Instructions for the task
Each line below is to be written out in full, exactly as shown.
--- Material ---
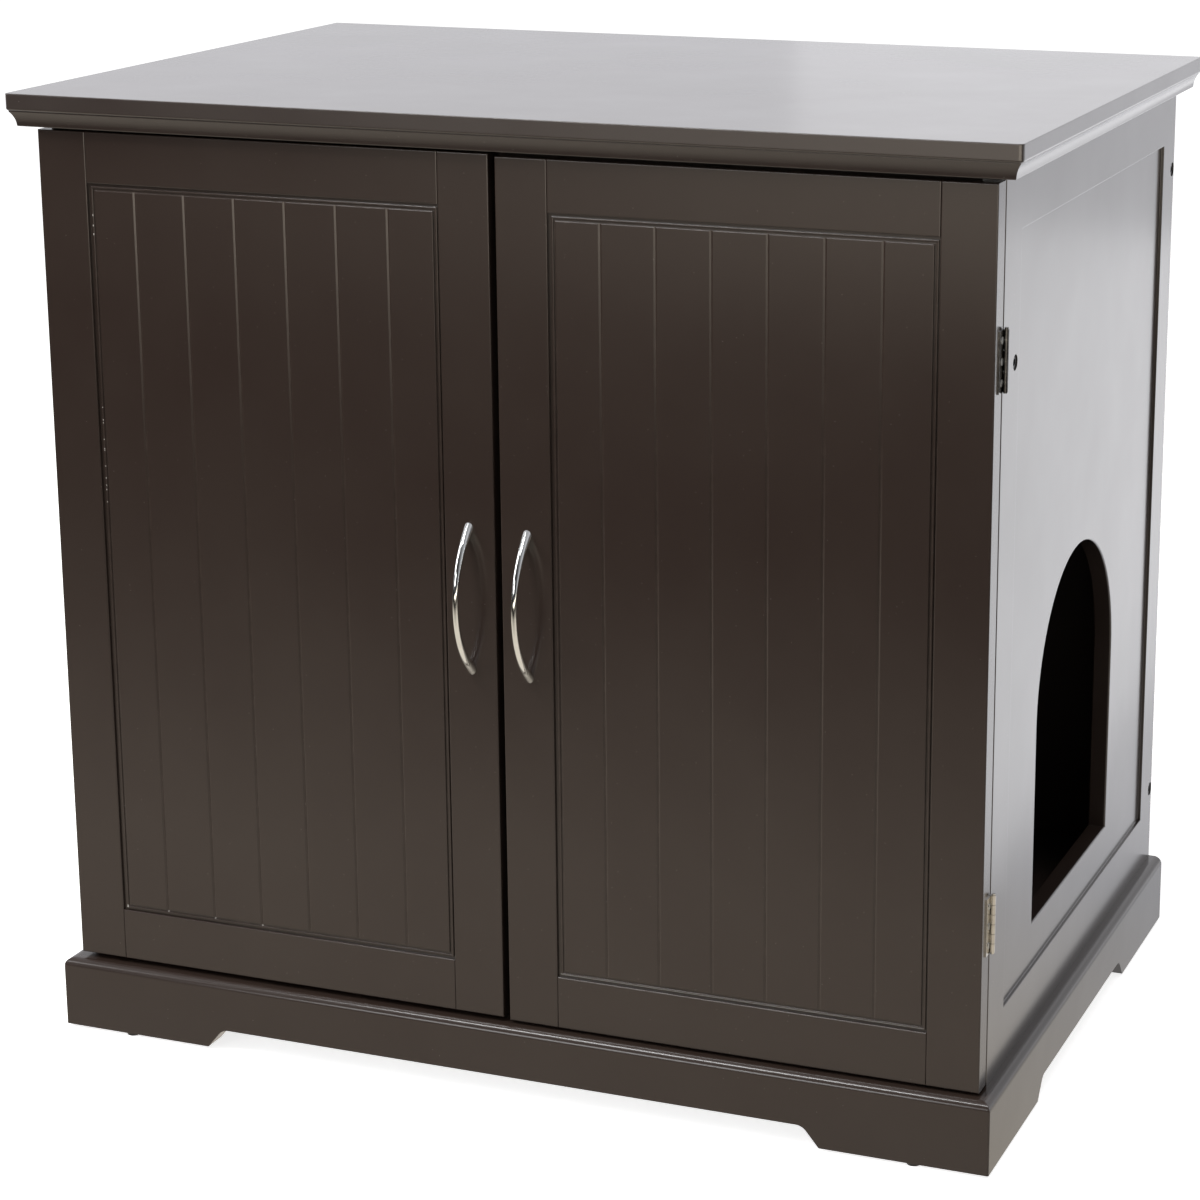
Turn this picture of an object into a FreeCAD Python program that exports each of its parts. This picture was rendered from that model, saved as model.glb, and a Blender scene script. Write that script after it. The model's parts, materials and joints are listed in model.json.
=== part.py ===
import FreeCAD, Part
import math
import os
import re

import Sketcher

# Cat litter box cabinet: a two-door cabinet on a footed plinth, with an arched side entrance.
# Frame: +Z up, the doors face -Y, X runs along the front. The origin is the centre of the
# footprint, on the surface that the glides stand on. Millimetres throughout.

SIZES = {
    # carcass
    "body_width": 653.8,
    "side_depth": 444.5,
    "side_height": 594.7,
    "board": 15.0,
    "back_board": 12.0,
    "front_rail_width": 60.0,
    "rear_rail_width": 60.0,
    # sunk field and arched entrance of a side panel
    "field_sink": 2.3,
    "field_front_margin": 37.0,
    "field_rear_margin": 33.5,
    "field_bottom_margin": 39.6,
    "field_top_margin": 49.2,
    "field_edge_round": 0.5,
    "field_foot_round": 0.6,
    "arch_centre": 209.7,
    "arch_width": 198.0,
    "arch_sill": 69.3,
    "arch_height": 235.2,
    "arch_edge_round": 1.2,
    "side_edge_round": 0.8,
    # top and its cove moulding
    "top_thick": 11.3,
    "top_side_overhang": 17.35,
    "top_front_overhang": 28.0,
    "top_corner_round": 3.2,
    "top_upper_round": 0.5,
    "top_lower_round": 1.6,
    "mould_height": 10.7,
    "mould_inset": 2.0,
    "mould_fillet_height": 0.8,
    "mould_foot_round": 0.8,
    "cove_depth": 3.6,
    "cove_radius": 16.0,
    # plinth
    "plinth_height": 49.0,
    "plinth_board": 18.0,
    "plinth_side_reach": 10.0,
    "plinth_front_reach": 26.2,
    "plinth_top_round": 6.0,
    "plinth_corner_round": 1.2,
    "foot_length": 113.4,
    "side_foot_length": 118.8,
    "foot_cut_height": 14.0,
    "foot_slope": 11.5,
    "foot_round": 9.0,
    "block_size": 30.0,
    "cleat_height": 20.0,
    "block_clear": 4.0,
    "glide_drop": 2.2,
    "glide_radius": 4.8,
    "glide_edge_round": 0.8,
    "glide_nail_radius": 1.2,
    "glide_nail_length": 12.0,
    "glide_front_inset": 50.9,
    "glide_front_setback": 5.5,
    # doors
    "door_thick": 15.0,
    "door_back_gap": 2.0,
    "door_middle_gap": 4.5,
    "door_lift": 3.4,
    "door_top_gap": 2.1,
    "right_door_sag": 1.3,
    "stile_width": 35.2,
    "top_rail_width": 33.8,
    "bottom_rail_width": 36.1,
    "door_edge_round": 0.8,
    "tongue_front": 4.0,
    "tongue_thick": 6.0,
    "tongue_depth": 6.0,
    # beaded panel: quirk, bead, quirk, then the field of boards
    "quirk_floor": 2.0,
    "inner_quirk_floor": 1.4,
    "outer_quirk": 1.7,
    "bead_shift": 0.8,
    "bead_width": 1.5,
    "bead_drop": 0.7,
    "inner_quirk": 1.2,
    "bead_round": 0.6,
    "board_drop": 0.3,
    "board_edge_round": 0.6,
    "vee_count": 6,
    "vee_pitch": 36.7,
    "vee_width": 2.4,
    "vee_depth": 0.65,
    # hinges
    "hinge_length": 38.4,
    "hinge_lower_height": 111.5,
    "hinge_upper_height": 472.0,
    "hinge_axis_out": 2.2,
    "knuckle_radius": 1.7,
    "knuckle_count": 6,
    "knuckle_gap": 0.32,
    "leaf_thick": 0.9,
    "door_leaf_reach": 9.5,
    "cabinet_leaf_reach": 15.2,
    "door_leaf_notch": 1.6,
    "door_tab_stop": 0.3,
    "cabinet_leaf_notch": 2.05,
    "pin_radius": 0.9,
    "pin_clear": 0.05,
    "pin_button_radius": 1.3,
    "pin_button_thick": 0.7,
    "leaf_screw_margin": 6.2,
    "door_screw_inset": 4.5,
    "cabinet_screw_inset": 8.7,
    "leaf_screw_head": 2.3,
    "leaf_screw_shank": 1.1,
    "leaf_screw_proud": 0.25,
    "leaf_screw_length": 10.0,
    # bow handles
    "handle_inset": 18.25,
    "handle_height": 292.2,
    "bow_reach": 22.0,
    "bow_flat_half": 12.0,
    "bow_flat_radius": 64.0,
    "bow_shoulder_radius": 57.0,
    "bow_leg_angle": 47.0,
    "bow_waist_radius": 2.0,
    "bow_foot_radius": 3.3,
    "handle_screw_radius": 1.3,
    "handle_screw_shift": 1.0,
    "handle_screw_entry": 3.0,
    "handle_screw_head": 3.8,
    "handle_screw_head_thick": 1.8,
    # screws through the side panels
    "cap_radius": 5.0,
    "cap_thick": 3.0,
    "cap_sink": 0.8,
    "cap_socket": 2.2,
    "cap_socket_depth": 1.6,
    "side_screw_radius": 3.0,
    "side_screw_length": 34.0,
    "front_screw_length": 7.0,
    "front_screw_setback": 28.0,
    "front_screw_height": 465.0,
    "rear_screw_low": 55.4,
    "rear_screw_high": 525.5,
    # hidden fixings
    "dowel_radius": 3.0,
    "dowel_length": 24.0,
    "dowel_side_depth": 9.0,
    "dowel_inset": 15.0,
    "top_screw_spread": 240.0,
    "top_screw_radius": 1.8,
    "top_screw_head": 3.6,
    "top_screw_head_thick": 1.4,
    "top_screw_bite": 7.0,
    # magnetic catches, strikes and bumpers
    "catch_centre": 24.0,
    "catch_width": 28.0,
    "catch_height": 12.0,
    "catch_depth": 16.0,
    "magnet_width": 18.0,
    "magnet_height": 6.0,
    "magnet_depth": 6.0,
    "magnet_stand": 0.3,
    "catch_ear": 8.0,
    "catch_ear_thick": 2.0,
    "catch_screw_radius": 1.3,
    "catch_screw_head": 2.6,
    "catch_screw_bite": 8.0,
    "catch_screw_head_thick": 1.2,
    "strike_width": 18.0,
    "strike_thick": 0.9,
    "strike_gap": 0.35,
    "bumper_radius": 4.0,
    "bumper_gap": 0.35,
    "bumper_inset": 30.0,
}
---
Result of the task
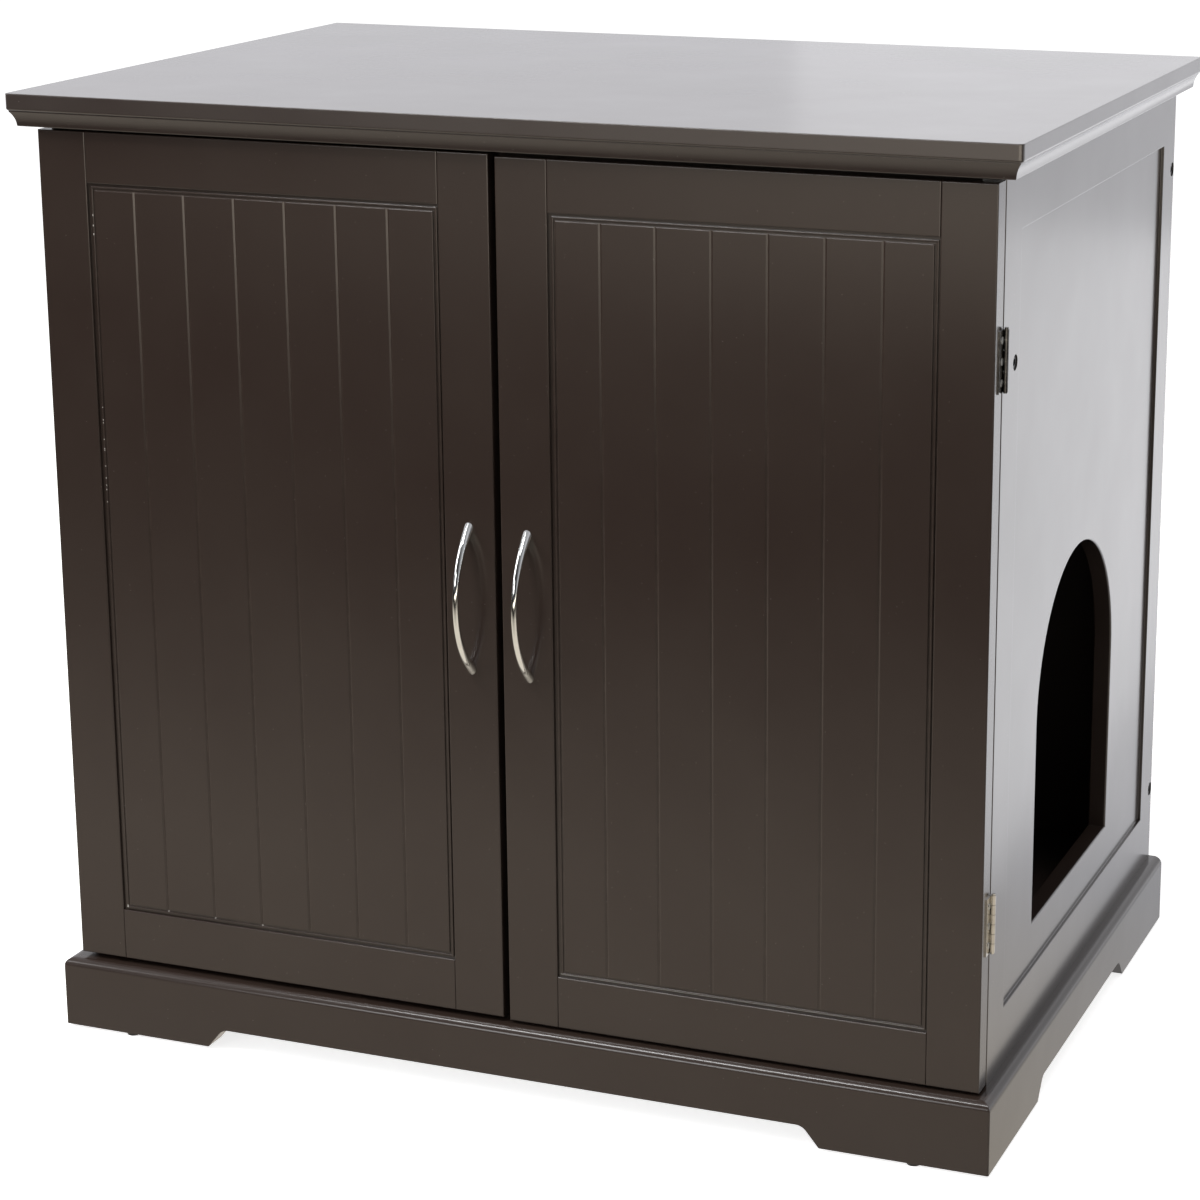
Turn this picture of an object into a FreeCAD Python program that exports each of its parts. This picture was rendered from that model, saved as model.glb, and a Blender scene script. Write that script after it. The model's parts, materials and joints are listed in model.json.
=== part.py ===
import FreeCAD, Part
import math
import os
import re

import Sketcher

# Cat litter box cabinet: a two-door cabinet on a footed plinth, with an arched side entrance.
# Frame: +Z up, the doors face -Y, X runs along the front. The origin is the centre of the
# footprint, on the surface that the glides stand on. Millimetres throughout.

SIZES = {
    # carcass
    "body_width": 653.8,
    "side_depth": 444.5,
    "side_height": 594.7,
    "board": 15.0,
    "back_board": 12.0,
    "front_rail_width": 60.0,
    "rear_rail_width": 60.0,
    # sunk field and arched entrance of a side panel
    "field_sink": 2.3,
    "field_front_margin": 37.0,
    "field_rear_margin": 33.5,
    "field_bottom_margin": 39.6,
    "field_top_margin": 49.2,
    "field_edge_round": 0.5,
    "field_foot_round": 0.6,
    "arch_centre": 209.7,
    "arch_width": 198.0,
    "arch_sill": 69.3,
    "arch_height": 235.2,
    "arch_edge_round": 1.2,
    "side_edge_round": 0.8,
    # top and its cove moulding
    "top_thick": 11.3,
    "top_side_overhang": 17.35,
    "top_front_overhang": 28.0,
    "top_corner_round": 3.2,
    "top_upper_round": 0.5,
    "top_lower_round": 1.6,
    "mould_height": 10.7,
    "mould_inset": 2.0,
    "mould_fillet_height": 0.8,
    "mould_foot_round": 0.8,
    "cove_depth": 3.6,
    "cove_radius": 16.0,
    # plinth
    "plinth_height": 49.0,
    "plinth_board": 18.0,
    "plinth_side_reach": 10.0,
    "plinth_front_reach": 26.2,
    "plinth_top_round": 6.0,
    "plinth_corner_round": 1.2,
    "foot_length": 113.4,
    "side_foot_length": 118.8,
    "foot_cut_height": 14.0,
    "foot_slope": 11.5,
    "foot_round": 9.0,
    "block_size": 30.0,
    "cleat_height": 20.0,
    "block_clear": 4.0,
    "glide_drop": 2.2,
    "glide_radius": 4.8,
    "glide_edge_round": 0.8,
    "glide_nail_radius": 1.2,
    "glide_nail_length": 12.0,
    "glide_front_inset": 50.9,
    "glide_front_setback": 5.5,
    # doors
    "door_thick": 15.0,
    "door_back_gap": 2.0,
    "door_middle_gap": 4.5,
    "door_lift": 3.4,
    "door_top_gap": 2.1,
    "right_door_sag": 1.3,
    "stile_width": 35.2,
    "top_rail_width": 33.8,
    "bottom_rail_width": 36.1,
    "door_edge_round": 0.8,
    "tongue_front": 4.0,
    "tongue_thick": 6.0,
    "tongue_depth": 6.0,
    # beaded panel: quirk, bead, quirk, then the field of boards
    "quirk_floor": 2.0,
    "inner_quirk_floor": 1.4,
    "outer_quirk": 1.7,
    "bead_shift": 0.8,
    "bead_width": 1.5,
    "bead_drop": 0.7,
    "inner_quirk": 1.2,
    "bead_round": 0.6,
    "board_drop": 0.3,
    "board_edge_round": 0.6,
    "vee_count": 6,
    "vee_pitch": 36.7,
    "vee_width": 2.4,
    "vee_depth": 0.65,
    # hinges
    "hinge_length": 38.4,
    "hinge_lower_height": 111.5,
    "hinge_upper_height": 472.0,
    "hinge_axis_out": 2.2,
    "knuckle_radius": 1.7,
    "knuckle_count": 6,
    "knuckle_gap": 0.32,
    "leaf_thick": 0.9,
    "door_leaf_reach": 9.5,
    "cabinet_leaf_reach": 15.2,
    "door_leaf_notch": 1.6,
    "door_tab_stop": 0.3,
    "cabinet_leaf_notch": 2.05,
    "pin_radius": 0.9,
    "pin_clear": 0.05,
    "pin_button_radius": 1.3,
    "pin_button_thick": 0.7,
    "leaf_screw_margin": 6.2,
    "door_screw_inset": 4.5,
    "cabinet_screw_inset": 8.7,
    "leaf_screw_head": 2.3,
    "leaf_screw_shank": 1.1,
    "leaf_screw_proud": 0.25,
    "leaf_screw_length": 10.0,
    # bow handles
    "handle_inset": 18.25,
    "handle_height": 292.2,
    "bow_reach": 22.0,
    "bow_flat_half": 12.0,
    "bow_flat_radius": 64.0,
    "bow_shoulder_radius": 57.0,
    "bow_leg_angle": 47.0,
    "bow_waist_radius": 2.0,
    "bow_foot_radius": 3.3,
    "handle_screw_radius": 1.3,
    "handle_screw_shift": 1.0,
    "handle_screw_entry": 3.0,
    "handle_screw_head": 3.8,
    "handle_screw_head_thick": 1.8,
    # screws through the side panels
    "cap_radius": 5.0,
    "cap_thick": 3.0,
    "cap_sink": 0.8,
    "cap_socket": 2.2,
    "cap_socket_depth": 1.6,
    "side_screw_radius": 3.0,
    "side_screw_length": 34.0,
    "front_screw_length": 7.0,
    "front_screw_setback": 28.0,
    "front_screw_height": 465.0,
    "rear_screw_low": 55.4,
    "rear_screw_high": 525.5,
    # hidden fixings
    "dowel_radius": 3.0,
    "dowel_length": 24.0,
    "dowel_side_depth": 9.0,
    "dowel_inset": 15.0,
    "top_screw_spread": 240.0,
    "top_screw_radius": 1.8,
    "top_screw_head": 3.6,
    "top_screw_head_thick": 1.4,
    "top_screw_bite": 7.0,
    # magnetic catches, strikes and bumpers
    "catch_centre": 24.0,
    "catch_width": 28.0,
    "catch_height": 12.0,
    "catch_depth": 16.0,
    "magnet_width": 18.0,
    "magnet_height": 6.0,
    "magnet_depth": 6.0,
    "magnet_stand": 0.3,
    "catch_ear": 8.0,
    "catch_ear_thick": 2.0,
    "catch_screw_radius": 1.3,
    "catch_screw_head": 2.6,
    "catch_screw_bite": 8.0,
    "catch_screw_head_thick": 1.2,
    "strike_width": 18.0,
    "strike_thick": 0.9,
    "strike_gap": 0.35,
    "bumper_radius": 4.0,
    "bumper_gap": 0.35,
    "bumper_inset": 30.0,
}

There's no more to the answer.